◆ **SUPPLIED INFORMATION**
____________________
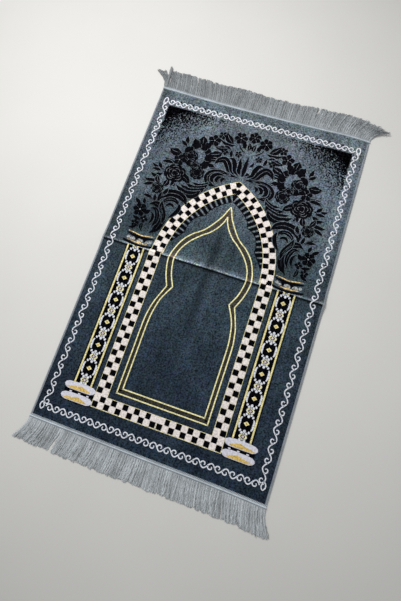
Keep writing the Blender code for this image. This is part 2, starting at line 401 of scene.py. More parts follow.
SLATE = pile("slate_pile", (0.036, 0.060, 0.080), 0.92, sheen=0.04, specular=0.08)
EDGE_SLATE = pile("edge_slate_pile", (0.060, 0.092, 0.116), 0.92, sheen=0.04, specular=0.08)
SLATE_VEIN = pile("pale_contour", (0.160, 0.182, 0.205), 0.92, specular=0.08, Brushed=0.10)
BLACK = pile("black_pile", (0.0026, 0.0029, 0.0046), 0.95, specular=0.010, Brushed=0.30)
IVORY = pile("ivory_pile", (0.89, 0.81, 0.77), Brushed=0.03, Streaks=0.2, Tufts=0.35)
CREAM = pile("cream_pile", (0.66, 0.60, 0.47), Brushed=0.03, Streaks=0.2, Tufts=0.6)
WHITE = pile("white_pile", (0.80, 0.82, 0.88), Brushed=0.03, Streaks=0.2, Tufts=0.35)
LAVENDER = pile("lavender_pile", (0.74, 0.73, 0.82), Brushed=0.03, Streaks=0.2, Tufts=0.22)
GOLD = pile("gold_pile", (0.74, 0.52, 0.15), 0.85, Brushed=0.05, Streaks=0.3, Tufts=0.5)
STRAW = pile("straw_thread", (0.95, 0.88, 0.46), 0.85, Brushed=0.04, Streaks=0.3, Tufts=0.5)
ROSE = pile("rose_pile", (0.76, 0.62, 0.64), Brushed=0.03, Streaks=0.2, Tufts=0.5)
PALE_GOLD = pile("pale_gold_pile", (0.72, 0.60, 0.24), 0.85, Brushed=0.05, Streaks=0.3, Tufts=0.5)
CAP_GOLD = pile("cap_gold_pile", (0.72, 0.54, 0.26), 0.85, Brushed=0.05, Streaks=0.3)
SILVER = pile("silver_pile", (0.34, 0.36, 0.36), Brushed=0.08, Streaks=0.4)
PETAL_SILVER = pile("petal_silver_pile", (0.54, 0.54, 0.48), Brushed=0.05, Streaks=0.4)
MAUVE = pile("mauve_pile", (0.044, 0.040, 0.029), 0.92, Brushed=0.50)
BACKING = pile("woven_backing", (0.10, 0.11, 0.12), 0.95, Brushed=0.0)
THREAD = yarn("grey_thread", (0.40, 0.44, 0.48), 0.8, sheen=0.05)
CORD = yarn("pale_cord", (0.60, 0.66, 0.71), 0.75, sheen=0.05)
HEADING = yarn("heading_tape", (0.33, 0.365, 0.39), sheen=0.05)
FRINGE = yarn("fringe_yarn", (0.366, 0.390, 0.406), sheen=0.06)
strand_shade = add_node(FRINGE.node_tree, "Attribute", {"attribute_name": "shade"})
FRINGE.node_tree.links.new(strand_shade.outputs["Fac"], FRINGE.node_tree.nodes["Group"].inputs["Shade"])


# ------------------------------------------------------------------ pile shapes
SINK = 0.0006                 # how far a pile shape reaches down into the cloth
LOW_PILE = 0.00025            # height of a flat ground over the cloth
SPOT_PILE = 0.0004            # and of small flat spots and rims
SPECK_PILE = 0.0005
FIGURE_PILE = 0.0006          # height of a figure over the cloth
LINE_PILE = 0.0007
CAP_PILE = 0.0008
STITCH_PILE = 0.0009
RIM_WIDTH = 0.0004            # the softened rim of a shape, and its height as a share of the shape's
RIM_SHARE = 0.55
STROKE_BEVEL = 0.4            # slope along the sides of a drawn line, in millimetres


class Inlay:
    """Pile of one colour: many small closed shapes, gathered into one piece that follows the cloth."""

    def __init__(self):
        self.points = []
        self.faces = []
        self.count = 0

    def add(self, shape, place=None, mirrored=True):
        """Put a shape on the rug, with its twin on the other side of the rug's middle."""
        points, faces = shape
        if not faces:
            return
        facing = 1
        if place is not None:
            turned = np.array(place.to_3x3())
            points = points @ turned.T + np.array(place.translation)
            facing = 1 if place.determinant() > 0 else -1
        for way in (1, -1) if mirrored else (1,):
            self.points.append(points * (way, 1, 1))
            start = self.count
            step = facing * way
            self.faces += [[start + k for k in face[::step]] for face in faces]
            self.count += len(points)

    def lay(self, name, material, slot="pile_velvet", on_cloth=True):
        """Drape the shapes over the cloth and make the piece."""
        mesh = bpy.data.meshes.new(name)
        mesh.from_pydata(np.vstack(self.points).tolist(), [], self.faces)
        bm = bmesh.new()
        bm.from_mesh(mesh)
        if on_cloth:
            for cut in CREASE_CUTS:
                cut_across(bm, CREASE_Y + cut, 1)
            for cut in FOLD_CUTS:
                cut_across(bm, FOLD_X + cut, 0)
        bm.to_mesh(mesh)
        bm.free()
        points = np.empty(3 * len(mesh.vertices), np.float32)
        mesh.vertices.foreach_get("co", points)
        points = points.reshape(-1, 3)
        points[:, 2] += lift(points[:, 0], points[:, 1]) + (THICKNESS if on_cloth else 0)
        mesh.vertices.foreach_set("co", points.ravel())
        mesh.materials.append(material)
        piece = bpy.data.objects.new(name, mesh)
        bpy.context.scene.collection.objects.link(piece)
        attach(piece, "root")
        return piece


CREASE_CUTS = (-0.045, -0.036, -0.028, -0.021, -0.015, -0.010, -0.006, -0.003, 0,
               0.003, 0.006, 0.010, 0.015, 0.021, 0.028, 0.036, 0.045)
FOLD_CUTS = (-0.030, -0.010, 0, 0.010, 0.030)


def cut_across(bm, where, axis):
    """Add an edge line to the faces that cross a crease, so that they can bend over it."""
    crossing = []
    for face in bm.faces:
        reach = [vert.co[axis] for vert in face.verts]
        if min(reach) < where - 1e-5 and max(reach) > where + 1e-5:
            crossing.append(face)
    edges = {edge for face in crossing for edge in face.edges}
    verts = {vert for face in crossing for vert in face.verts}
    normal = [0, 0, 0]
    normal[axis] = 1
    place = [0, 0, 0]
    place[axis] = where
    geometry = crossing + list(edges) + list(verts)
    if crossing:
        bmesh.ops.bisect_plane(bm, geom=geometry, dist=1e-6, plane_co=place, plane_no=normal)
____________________
◆ **EXERCISE DIRECTIONS**
Extract the full listing and reproduce each line exactly.

◆ **RIGHT ANSWER**
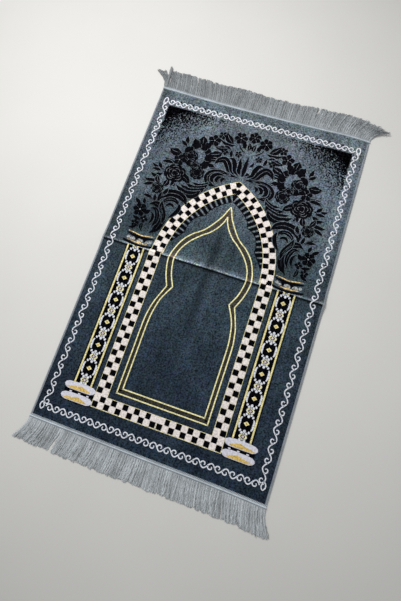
Keep writing the Blender code for this image. This is part 2, starting at line 401 of scene.py. More parts follow.
SLATE = pile("slate_pile", (0.036, 0.060, 0.080), 0.92, sheen=0.04, specular=0.08)
EDGE_SLATE = pile("edge_slate_pile", (0.060, 0.092, 0.116), 0.92, sheen=0.04, specular=0.08)
SLATE_VEIN = pile("pale_contour", (0.160, 0.182, 0.205), 0.92, specular=0.08, Brushed=0.10)
BLACK = pile("black_pile", (0.0026, 0.0029, 0.0046), 0.95, specular=0.010, Brushed=0.30)
IVORY = pile("ivory_pile", (0.89, 0.81, 0.77), Brushed=0.03, Streaks=0.2, Tufts=0.35)
CREAM = pile("cream_pile", (0.66, 0.60, 0.47), Brushed=0.03, Streaks=0.2, Tufts=0.6)
WHITE = pile("white_pile", (0.80, 0.82, 0.88), Brushed=0.03, Streaks=0.2, Tufts=0.35)
LAVENDER = pile("lavender_pile", (0.74, 0.73, 0.82), Brushed=0.03, Streaks=0.2, Tufts=0.22)
GOLD = pile("gold_pile", (0.74, 0.52, 0.15), 0.85, Brushed=0.05, Streaks=0.3, Tufts=0.5)
STRAW = pile("straw_thread", (0.95, 0.88, 0.46), 0.85, Brushed=0.04, Streaks=0.3, Tufts=0.5)
ROSE = pile("rose_pile", (0.76, 0.62, 0.64), Brushed=0.03, Streaks=0.2, Tufts=0.5)
PALE_GOLD = pile("pale_gold_pile", (0.72, 0.60, 0.24), 0.85, Brushed=0.05, Streaks=0.3, Tufts=0.5)
CAP_GOLD = pile("cap_gold_pile", (0.72, 0.54, 0.26), 0.85, Brushed=0.05, Streaks=0.3)
SILVER = pile("silver_pile", (0.34, 0.36, 0.36), Brushed=0.08, Streaks=0.4)
PETAL_SILVER = pile("petal_silver_pile", (0.54, 0.54, 0.48), Brushed=0.05, Streaks=0.4)
MAUVE = pile("mauve_pile", (0.044, 0.040, 0.029), 0.92, Brushed=0.50)
BACKING = pile("woven_backing", (0.10, 0.11, 0.12), 0.95, Brushed=0.0)
THREAD = yarn("grey_thread", (0.40, 0.44, 0.48), 0.8, sheen=0.05)
CORD = yarn("pale_cord", (0.60, 0.66, 0.71), 0.75, sheen=0.05)
HEADING = yarn("heading_tape", (0.33, 0.365, 0.39), sheen=0.05)
FRINGE = yarn("fringe_yarn", (0.366, 0.390, 0.406), sheen=0.06)
strand_shade = add_node(FRINGE.node_tree, "Attribute", {"attribute_name": "shade"})
FRINGE.node_tree.links.new(strand_shade.outputs["Fac"], FRINGE.node_tree.nodes["Group"].inputs["Shade"])


# ------------------------------------------------------------------ pile shapes
SINK = 0.0006                 # how far a pile shape reaches down into the cloth
LOW_PILE = 0.00025            # height of a flat ground over the cloth
SPOT_PILE = 0.0004            # and of small flat spots and rims
SPECK_PILE = 0.0005
FIGURE_PILE = 0.0006          # height of a figure over the cloth
LINE_PILE = 0.0007
CAP_PILE = 0.0008
STITCH_PILE = 0.0009
RIM_WIDTH = 0.0004            # the softened rim of a shape, and its height as a share of the shape's
RIM_SHARE = 0.55
STROKE_BEVEL = 0.4            # slope along the sides of a drawn line, in millimetres


class Inlay:
    """Pile of one colour: many small closed shapes, gathered into one piece that follows the cloth."""

    def __init__(self):
        self.points = []
        self.faces = []
        self.count = 0

    def add(self, shape, place=None, mirrored=True):
        """Put a shape on the rug, with its twin on the other side of the rug's middle."""
        points, faces = shape
        if not faces:
            return
        facing = 1
        if place is not None:
            turned = np.array(place.to_3x3())
            points = points @ turned.T + np.array(place.translation)
            facing = 1 if place.determinant() > 0 else -1
        for way in (1, -1) if mirrored else (1,):
            self.points.append(points * (way, 1, 1))
            start = self.count
            step = facing * way
            self.faces += [[start + k for k in face[::step]] for face in faces]
            self.count += len(points)

    def lay(self, name, material, slot="pile_velvet", on_cloth=True):
        """Drape the shapes over the cloth and make the piece."""
        mesh = bpy.data.meshes.new(name)
        mesh.from_pydata(np.vstack(self.points).tolist(), [], self.faces)
        bm = bmesh.new()
        bm.from_mesh(mesh)
        if on_cloth:
            for cut in CREASE_CUTS:
                cut_across(bm, CREASE_Y + cut, 1)
            for cut in FOLD_CUTS:
                cut_across(bm, FOLD_X + cut, 0)
        bm.to_mesh(mesh)
        bm.free()
        points = np.empty(3 * len(mesh.vertices), np.float32)
        mesh.vertices.foreach_get("co", points)
        points = points.reshape(-1, 3)
        points[:, 2] += lift(points[:, 0], points[:, 1]) + (THICKNESS if on_cloth else 0)
        mesh.vertices.foreach_set("co", points.ravel())
        mesh.materials.append(material)
        piece = bpy.data.objects.new(name, mesh)
        bpy.context.scene.collection.objects.link(piece)
        attach(piece, "root")
        return piece


CREASE_CUTS = (-0.045, -0.036, -0.028, -0.021, -0.015, -0.010, -0.006, -0.003, 0,
               0.003, 0.006, 0.010, 0.015, 0.021, 0.028, 0.036, 0.045)
FOLD_CUTS = (-0.030, -0.010, 0, 0.010, 0.030)


def cut_across(bm, where, axis):
    """Add an edge line to the faces that cross a crease, so that they can bend over it."""
    crossing = []
    for face in bm.faces:
        reach = [vert.co[axis] for vert in face.verts]
        if min(reach) < where - 1e-5 and max(reach) > where + 1e-5:
            crossing.append(face)
    edges = {edge for face in crossing for edge in face.edges}
    verts = {vert for face in crossing for vert in face.verts}
    normal = [0, 0, 0]
    normal[axis] = 1
    place = [0, 0, 0]
    place[axis] = where
    geometry = crossing + list(edges) + list(verts)
    if crossing:
        bmesh.ops.bisect_plane(bm, geom=geometry, dist=1e-6, plane_co=place, plane_no=normal)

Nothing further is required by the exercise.